## Supplied material
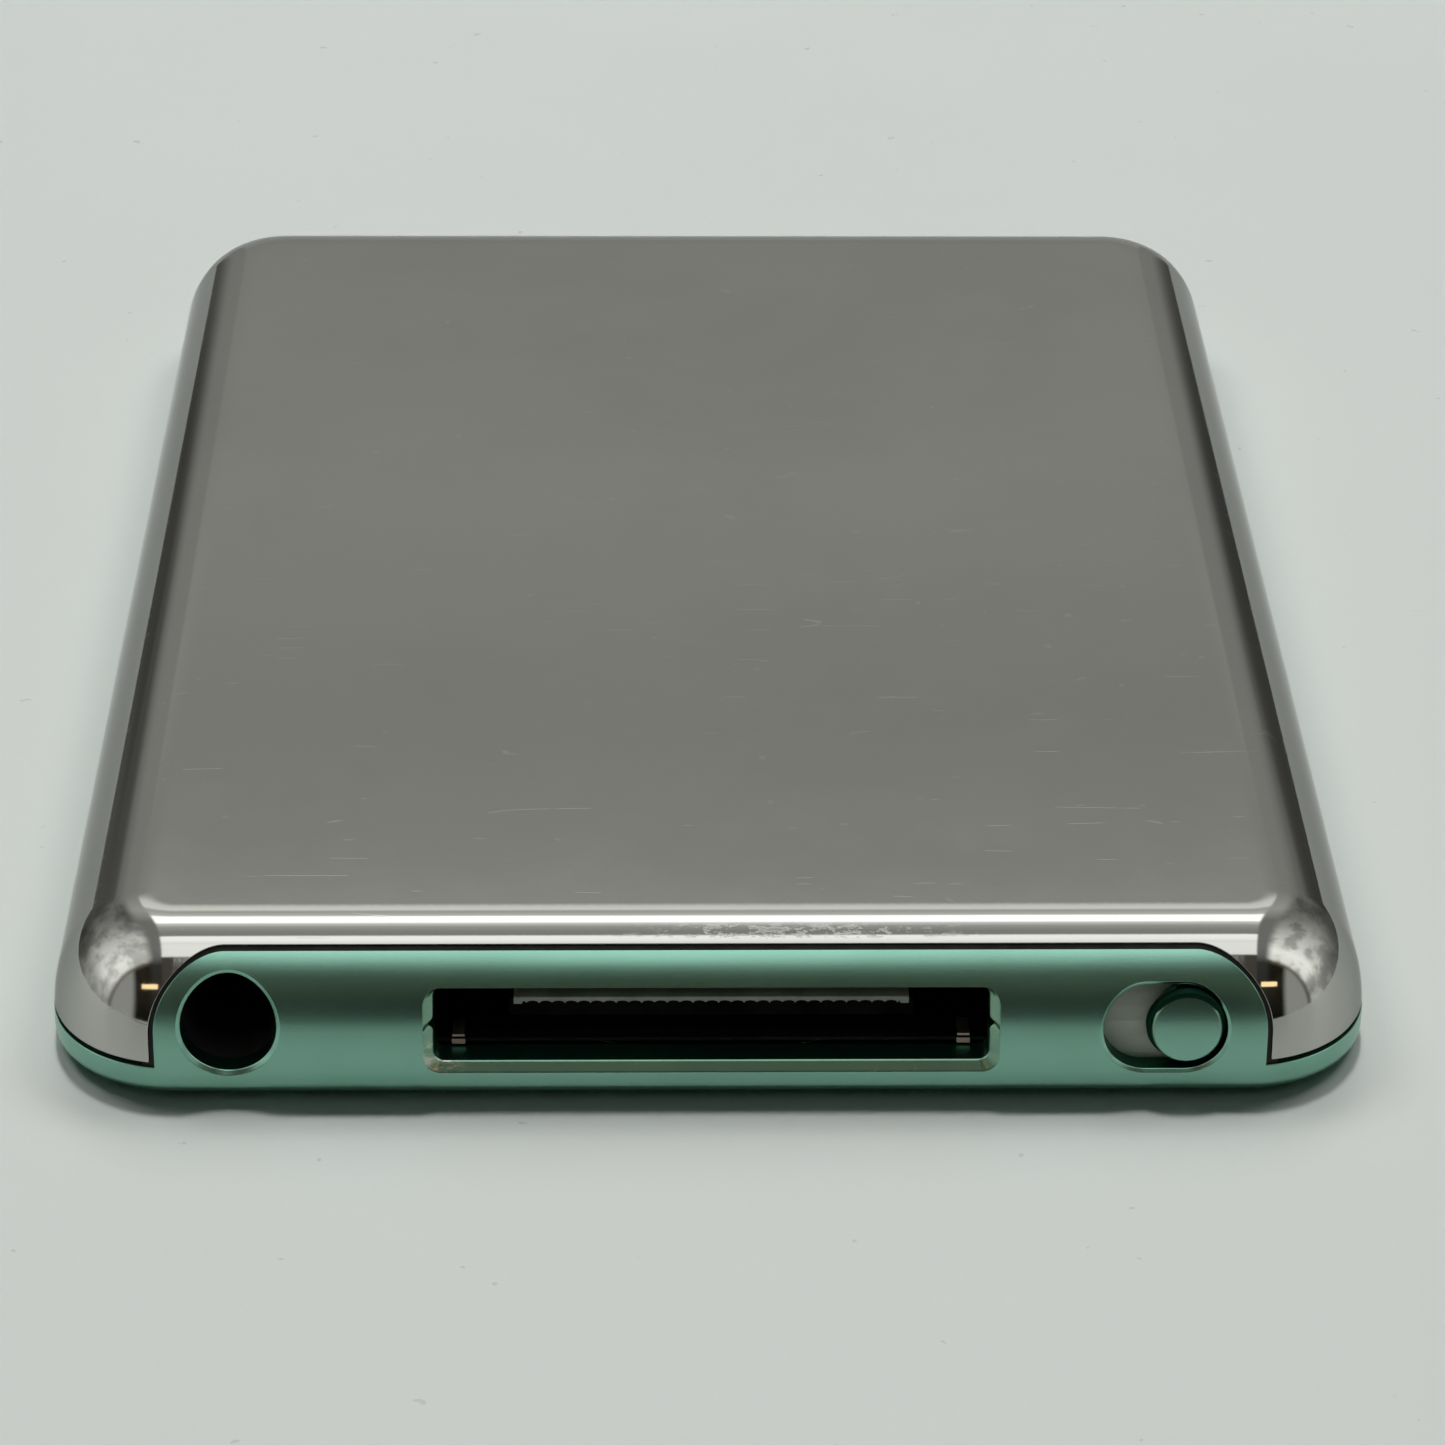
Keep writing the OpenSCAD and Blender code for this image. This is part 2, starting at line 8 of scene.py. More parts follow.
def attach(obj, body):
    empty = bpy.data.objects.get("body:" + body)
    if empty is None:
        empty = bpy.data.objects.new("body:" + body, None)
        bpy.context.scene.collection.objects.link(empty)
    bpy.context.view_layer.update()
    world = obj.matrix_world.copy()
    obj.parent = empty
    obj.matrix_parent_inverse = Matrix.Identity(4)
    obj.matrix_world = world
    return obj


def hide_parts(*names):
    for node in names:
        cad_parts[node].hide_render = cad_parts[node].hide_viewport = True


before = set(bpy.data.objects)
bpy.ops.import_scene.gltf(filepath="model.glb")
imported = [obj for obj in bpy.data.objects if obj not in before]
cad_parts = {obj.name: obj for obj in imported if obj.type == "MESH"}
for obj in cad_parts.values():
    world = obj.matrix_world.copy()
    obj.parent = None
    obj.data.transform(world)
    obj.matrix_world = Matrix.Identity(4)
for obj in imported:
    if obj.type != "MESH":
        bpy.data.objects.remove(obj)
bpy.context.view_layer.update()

## What you will do
Print back all the lines verbatim.

## Response for this exercise
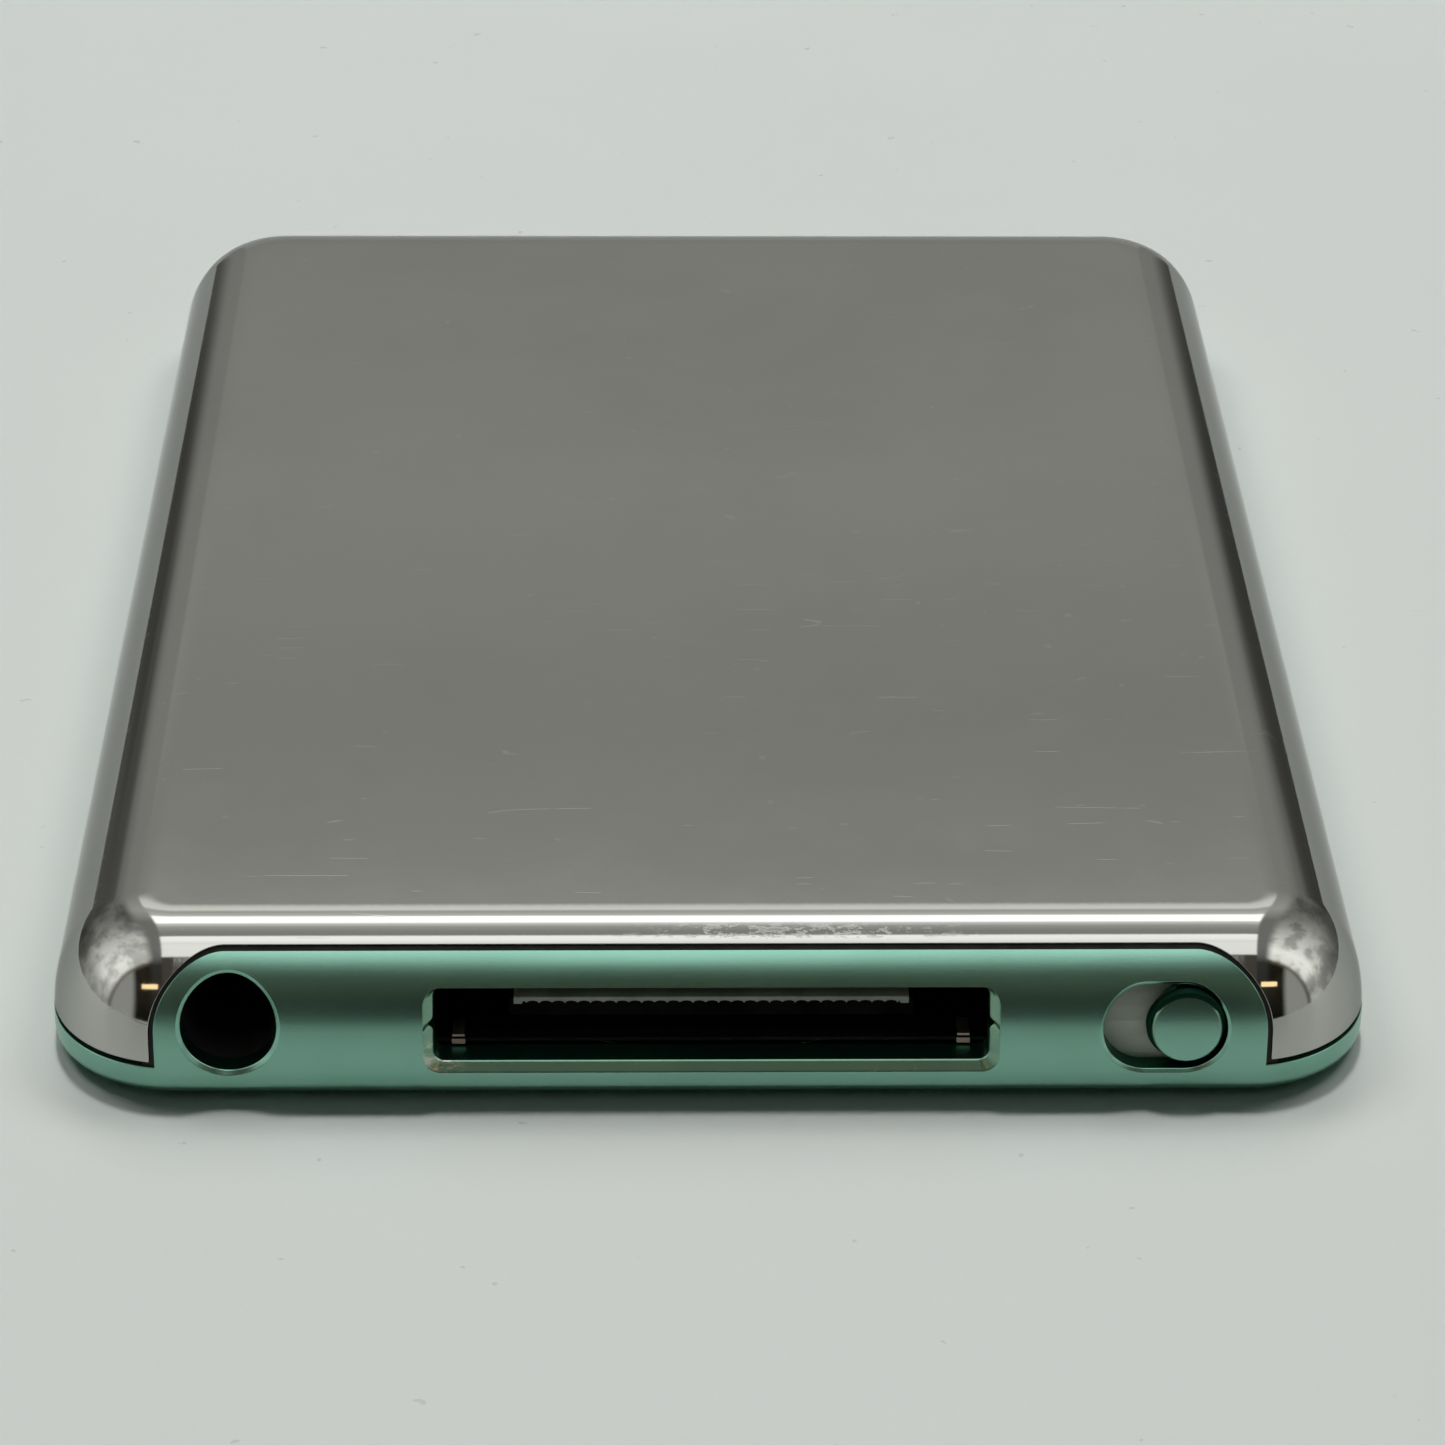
Keep writing the OpenSCAD and Blender code for this image. This is part 2, starting at line 8 of scene.py. More parts follow.
def attach(obj, body):
    empty = bpy.data.objects.get("body:" + body)
    if empty is None:
        empty = bpy.data.objects.new("body:" + body, None)
        bpy.context.scene.collection.objects.link(empty)
    bpy.context.view_layer.update()
    world = obj.matrix_world.copy()
    obj.parent = empty
    obj.matrix_parent_inverse = Matrix.Identity(4)
    obj.matrix_world = world
    return obj


def hide_parts(*names):
    for node in names:
        cad_parts[node].hide_render = cad_parts[node].hide_viewport = True


before = set(bpy.data.objects)
bpy.ops.import_scene.gltf(filepath="model.glb")
imported = [obj for obj in bpy.data.objects if obj not in before]
cad_parts = {obj.name: obj for obj in imported if obj.type == "MESH"}
for obj in cad_parts.values():
    world = obj.matrix_world.copy()
    obj.parent = None
    obj.data.transform(world)
    obj.matrix_world = Matrix.Identity(4)
for obj in imported:
    if obj.type != "MESH":
        bpy.data.objects.remove(obj)
bpy.context.view_layer.update()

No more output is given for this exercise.